CHICAGO — The Class of 2009 may be cursing the economy, but they can’t let it distract them from their job search.

Suzanne Block isn’t basking in the insulating embrace of college as she waits the eight weeks until her May 9 graduation from Lake Forest College.

When she’s not in class or studying, she’s scanning online job sites, sending out resumes and cold-calling potential employers, anything that might get the frustrated 21year-old a job.

"Damn me for being born in ’87," said the English and communications major. "This is just a nightmare. There could not be a worse time to be looking for a job."

After college seniors enjoy their last spring break this month, they’ll return to campus for the final weeks of academia before they enter a recession-weary real world with an 8.1 percent unemployment rate. The first job search is always daunting but particularly so for the estimated 1.5 million-strong Class of 2009.

In August, employers surveyed by the National Association of Colleges and Employers said they planned to increase hiring of college graduates by 6 percent over last year. By October, the revised projection was a 1.3 percent increase in hiring.
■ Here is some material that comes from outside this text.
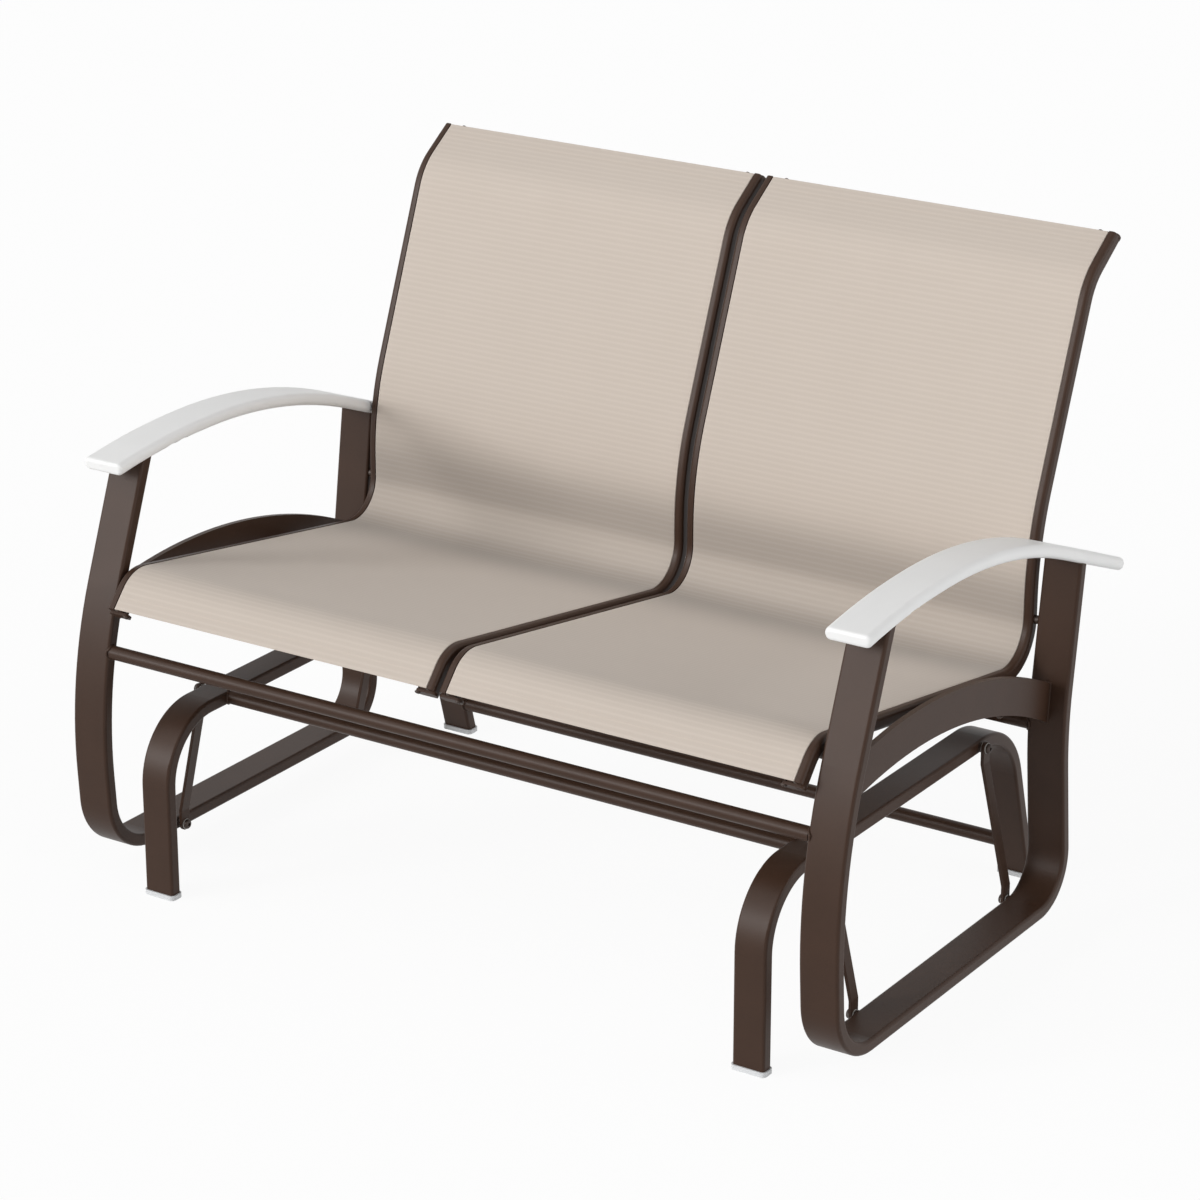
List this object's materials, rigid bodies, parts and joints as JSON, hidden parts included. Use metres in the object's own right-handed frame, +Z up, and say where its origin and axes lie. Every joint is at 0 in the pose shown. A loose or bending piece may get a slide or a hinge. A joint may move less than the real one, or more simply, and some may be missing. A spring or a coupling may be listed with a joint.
{
  "type": "glider bench",
  "caption": "Free-standing porch glider bench: a tubular seat frame with stretched sling seats hangs on swing links from a low standing base and glides fore and aft.",
  "frame": {"origin": "on the floor, under the middle of the overall box", "axes": "+Z up, the bench faces -Y, +X across the bench towards the right as seen from the front"},
  "size_m": [1.25, 0.8442, 0.9386],
  "materials": {
    "frame_paint": "satin dark brown powder coat with a fine texture",
    "armrest": "fine-grained off-white moulded plastic",
    "foot_glide": "pale grey nylon",
    "bush": "natural nylon",
    "sling_fabric": "woven beige sling fabric with fine ribs across the seat",
    "spline_cord": "smooth cord",
    "dark_fastener": "dark brown coated steel"
  },
  "bodies": {
    "base": {"base_front_tube": "frame_paint", "base_rear_tube": "frame_paint", "base_side_left": "frame_paint", "base_side_right": "frame_paint", "foot_glide_front_left": "foot_glide", "foot_glide_front_right": "foot_glide", "foot_glide_rear_left": "foot_glide", "foot_glide_rear_right": "foot_glide", "upper_pivot_bolts": "dark_fastener", "upper_pivot_inserts": "dark_fastener", "upper_pivot_spacers": "dark_fastener"},
    "link_front_left": {"swing_link_front_left": "frame_paint", "link_bushes_front_left": "bush"},
    "link_front_right": {"swing_link_front_right": "frame_paint", "link_bushes_front_right": "bush"},
    "link_rear_left": {"swing_link_rear_left": "frame_paint", "link_bushes_rear_left": "bush"},
    "link_rear_right": {"swing_link_rear_right": "frame_paint", "link_bushes_rear_right": "bush"},
    "glider": {"arched_seat_rail_left": "frame_paint", "arched_seat_rail_right": "frame_paint", "arm_screws": "dark_fastener", "armrest_left": "armrest", "armrest_right": "armrest", "back_rail_bolts": "dark_fastener", "back_rail_inserts": "dark_fastener", "back_rail_spacers": "dark_fastener", "front_rail_end_plates": "frame_paint", "front_spreader_left": "frame_paint", "front_spreader_right": "frame_paint", "glider_front_tube": "frame_paint", "glider_rear_tube": "frame_paint", "lower_pivot_bolts": "dark_fastener", "lower_pivot_inserts": "dark_fastener", "lower_pivot_spacers": "dark_fastener", "rail_screws": "dark_fastener", "seat_bar_front": "frame_paint", "seat_bar_rear": "frame_paint", "side_frame_left": "frame_paint", "side_frame_right": "frame_paint", "sling_left": "sling_fabric", "sling_rail_inner_left": "frame_paint", "sling_rail_inner_right": "frame_paint", "sling_rail_outer_left": "frame_paint", "sling_rail_outer_right": "frame_paint", "sling_right": "sling_fabric", "sling_splines": "spline_cord", "spreader_bolts": "dark_fastener", "top_rail_end_plates": "frame_paint", "top_spreader_left": "frame_paint", "top_spreader_right": "frame_paint"}
  },
  "joints": [
    {"name": "link_front_left_swing", "type": "hinge", "parent": "base", "child": "link_front_left", "pos_m": [-0.517, -0.264, 0.2605], "axis": [1, 0, 0], "range_deg": [-20, 20]},
    {"name": "link_front_right_swing", "type": "hinge", "parent": "base", "child": "link_front_right", "pos_m": [0.517, -0.264, 0.2605], "axis": [1, 0, 0], "range_deg": [-20, 20]},
    {"name": "link_rear_left_swing", "type": "hinge", "parent": "base", "child": "link_rear_left", "pos_m": [-0.517, 0.157, 0.2605], "axis": [1, 0, 0], "range_deg": [-20, 20]},
    {"name": "link_rear_right_swing", "type": "hinge", "parent": "base", "child": "link_rear_right", "pos_m": [0.517, 0.157, 0.2605], "axis": [1, 0, 0], "range_deg": [-20, 20]},
    {"name": "glide", "type": "hinge", "parent": "link_front_left", "child": "glider", "pos_m": [-0.556, -0.264, 0.042], "axis": [1, 0, 0], "range_deg": [-20, 20]}
  ],
  "couplings": [
    {"joint": "link_front_left_swing", "follows": "glide", "ratio": -1},
    {"joint": "link_front_right_swing", "follows": "glide", "ratio": -1},
    {"joint": "link_rear_left_swing", "follows": "glide", "ratio": -1},
    {"joint": "link_rear_right_swing", "follows": "glide", "ratio": -1}
  ]
}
Then the hiring expectations were flat. Last month’s updated survey showed a staggering change of heart, with employers reporting they planned to hire nearly 22 percent fewer college graduates than they did from the Class of 2008.

Some seniors do have jobs waiting for them; others accepted offers in the fall, only to have them rescinded. Some are hoping to wait out the recession by heading to graduate school — a questionable strategy if it’s not for the right reasons — or are looking at service programs that are inundated with applications. And others are career guidance office regulars looking for assistance.

However, there are worries on college campuses that many seniors either are throwing up their arms and giving up or are so focused on their last semester and confident in their abilities they wrongly figure they’ll easily land a job after graduation.

"The marketplace is going to continue to get worse," said Phil Gardner, director of Michigan State University’s Collegiate Employment Research Institute. "You have to be resilient. It’s not all going to work out the way you want it to. You’re going to be underemployed and not valued as much as you think. But you want to position yourself and keep your sights on where you want to go."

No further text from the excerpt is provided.